Tous les 15 octobre, les indépendantistes commémorent Lluis Companys, le président catalan assassiné par l’armée franquiste.
Au début du siècle dernier, Lluís Companys se fit connaître comme activiste de gauche, ce qui lui valut d’être arrêté une quinzaine de fois par la police. Politiquement, il devient député de Sabadell aux législatives de 1920.
Novembre 1933. En Catalogne, c’est la victoire de la coalition des partis indépendantistes, dont Esquera Republica de Catalunya (ERC) se présentant pour la première fois à une élection. Ce parti qui existe encore aujourd’hui et dirige la Catalogne en la personne du président Pere Aragonés.
Les élections générales en Espagne avec un panorama politique éclaté où aucun parti n’obtient une claire majorité débouche sur un gouvernement du centriste Alejandro Lerroux soutenu par la droite. Une situation qui ne convient pas au très gauchiste président catalan Lluís Companys.
Il considère qu’avec ce gouvernement il ne sera pas possible de développer les nouvelles compétences de la Generalitat. La jeune institution catalane, avec seulement deux ans d’existence, devait collaborer activement avec le gouvernement central pour développer ses infrastructures locales.
Avec l’exécutif catalan et espagnol aux antipodes, le premier choc institutionnel eut lieu en avril 1934 quand le parlement, avec la majorité d’ERC, vota une loi particulièrement défavorable aux propriétaires agricoles. La Lliga, parti catalan conservateur d’opposition, quitta le parlement catalan et demanda à Madrid de rendre cette loi inconstitutionnelle et de la suspendre. Le conseil constitutionnel de l’époque annula la loi catalane en juin 1934. Le gouvernement de Companys désobéit à l’Etat espagnol en représentant la loi au parlement catalan et la fait voter à nouveau, sans retirer le moindre article.
Un ersatz de déclaration d’indépendance catalane
Dans ce climat d’anarchie, particulièrement puissant en Catalogne, où tous les ponts sont rompus avec l’Espagne, le 6 octobre 1934 à 20 h, le président de la Catalogne Lluís Companys sort au balcon du Palau de la Generalitat pour proclamer l’État Catalan de la République fédérale espagnole.
La proclamation est reçue comme une déclaration unilatérale d’indépendance par l’Espagne et l’armée prend le contrôle de la Generalitat le lendemain même. Non organisée, non planifiée, sans soutien des syndicats, la République de Companys est morte-née. Pendant les combats, courts mais intenses, 64 personnes ont perdu la vie et 252 furent blessées.
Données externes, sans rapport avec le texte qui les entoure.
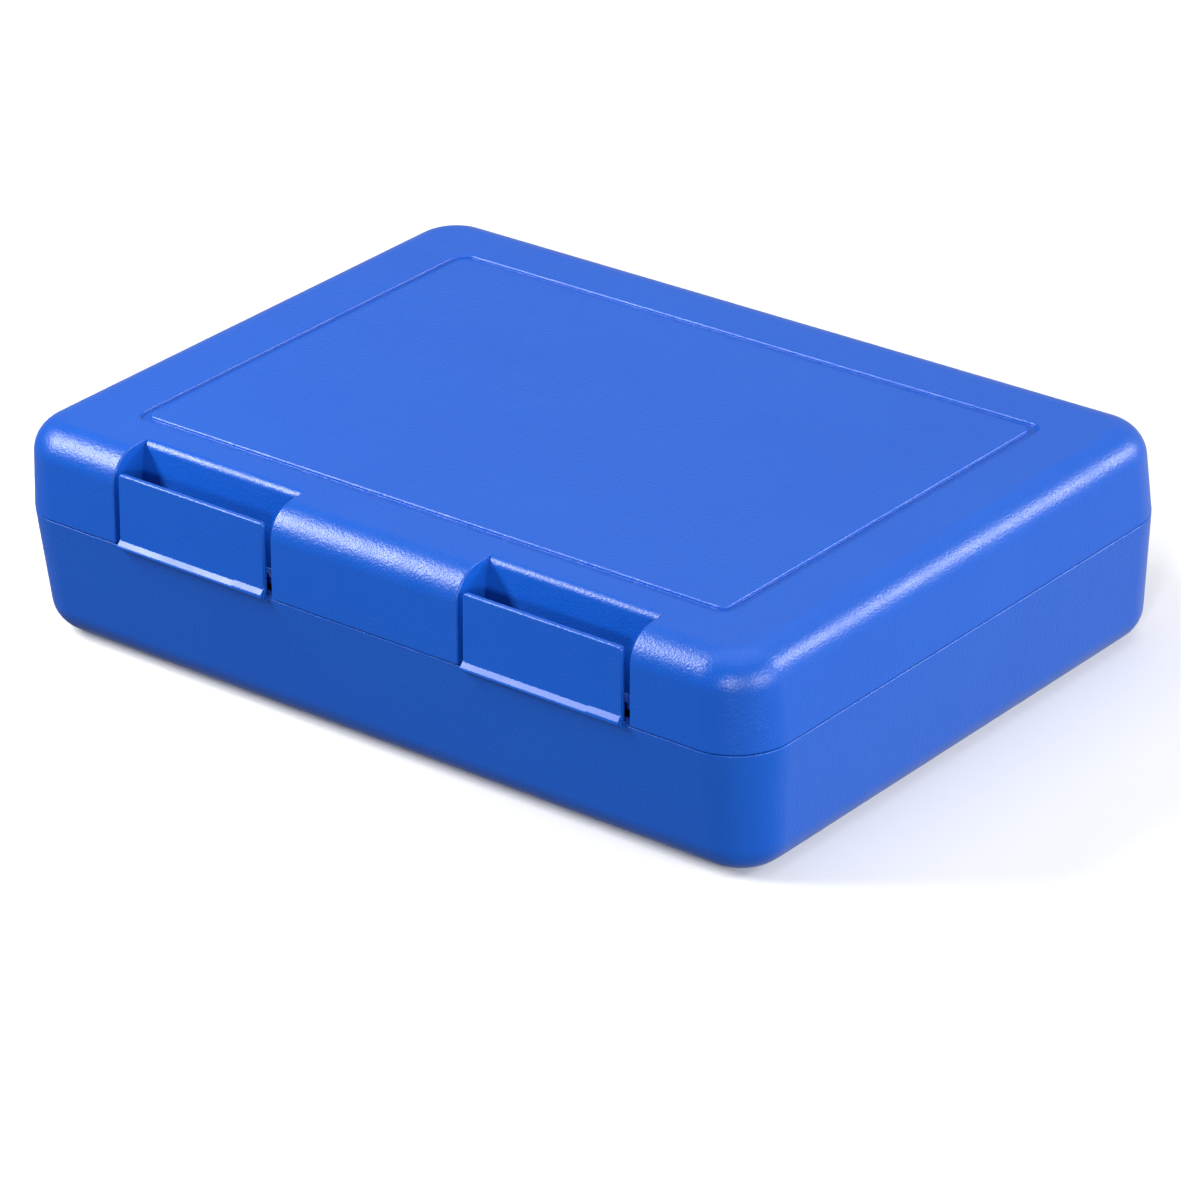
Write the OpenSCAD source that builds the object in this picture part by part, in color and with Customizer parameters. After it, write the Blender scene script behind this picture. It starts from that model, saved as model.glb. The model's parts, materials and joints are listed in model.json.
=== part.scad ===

Aussitôt le président Companys et son gouvernement sont incarcérés aux côtés d’un millier de rebelles et condamnés à une peine de 30 ans de prison. Mais avec l’arrivée du front populaire au pouvoir, Companys fut gracié et reprend le pouvoir en qualité de président de la Generalitat. L’expérience prendra fin avec la victoire du général Franco, lors de la guerre civile espagnole qui instaura une dictature et abolira de facto la Generalitat de Catalunya. Companys s’exilia depuis le col de Lli, à La Vajol pour se réfugier à La Baule-Escoublac, en Bretagne. Mais il fut retrouvé par la Gestapo en France et livré à la dictature militaire franquiste le 13 août 1940.
Jugé et condamné par un tribunal militaire, il fut, après avoir été torturé, fusillé au château de Montjuïc à Barcelone le 15 octobre 1940 en criant le devenu célèbre “Per Catalunya”.
L’héritage de Lluís Companys
La France a officiellement présenté ses excuses pour l’arrestation de Lluís Companys, ce que n’a jamais voulu faire l’État espagnol. Le procès de Companys est considéré aujourd’hui comme une parodie de jugement. Le parlement de Catalogne a d’ailleurs légalement annulé le jugement de Companys ainsi que tous les procès initiés par les forces franquistes.
Lluís Companys est aujourd’hui une figure mythique de l’indépendantisme. Scène mythique, beaucoup d’indépendantistes ont vu dans la proclamation de l’indépendance du 27 octobre 2017 comme la suite du processus entamé par Companys.
D’ailleurs, après la séance parlementaire du 27 octobre, la foule attendait que le président Puigdemont se présente de nouveau au balcon du Palau de la Generalitat, plaça Sant Jaume, pour revendiquer l’indépendance comme l’a fait son prédécesseur. Il n’en fut rien, comme l’histoire l’a démontré par la suite.